Geben macht glücklich

Jonas Müller mag Effektivität. Darum hebt er in seiner Freizeit Hanteln, statt zu joggen. Zusammen mit seiner Freundin Tanja Rüegg (22) lebt er in einer Dreizimmer-wohnung in Zürich-Schwamendingen. Sie teilt seinen Lebensstil. Die beiden sind sparsam, fast nur Migros-Budget-Produkte landen in ihrem Einkaufswagen. Sie besuchen in den Ferien die Eltern. Statt ins Kino zu gehen, schauen sie sich abends auf dem Sofa Comedy-Shows im Fernsehen an.

Müller sagt: «Ich bin glücklich.» Dass Geben glücklich macht, ist durch Studien belegt. Die Wissenschaft sagt auch: Sich hin und wieder etwas Kleines zu kaufen, macht zufriedener als grosse, teure Dinge. Natürlich beherzigt Müller auch dies. Kauft darum statt teure Möbel lieber eine Tasse mit einem Spruch drauf. Die mag er. Oder ein Ginger-Bier. Das geniesst er.

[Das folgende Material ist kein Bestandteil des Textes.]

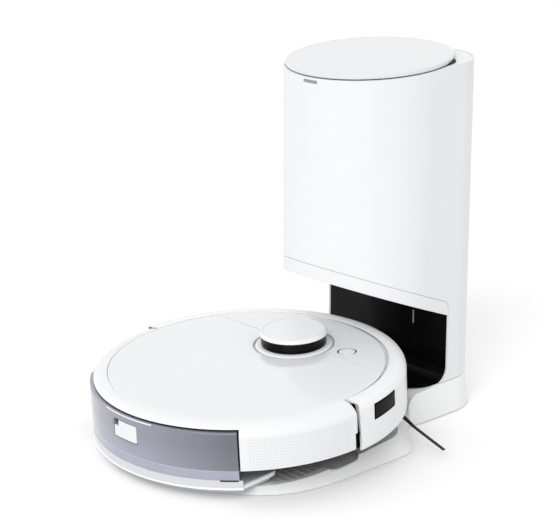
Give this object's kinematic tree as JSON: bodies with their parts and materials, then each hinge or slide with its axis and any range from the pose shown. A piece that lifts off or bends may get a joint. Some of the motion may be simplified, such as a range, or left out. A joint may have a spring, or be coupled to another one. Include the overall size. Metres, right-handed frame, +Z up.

Ende Jahr setzt Jonas Müller sich an seinen Computer, schaut, was sich auf seinem Konto angehäuft hat und spendet es mit einigen Mausklicks an ein paar ausgewählte Hilfsorganisationen. Letztes Jahr verschenkte er so an einem Tag 60 Prozent seines Jahresgehalts. Es gebe ihm keinen besonderen Kick, sagt er.
«Es geht doch im Leben darum, die Welt ein bisschen besser zu verlassen, als man sie vorgefunden hat, oder nicht?»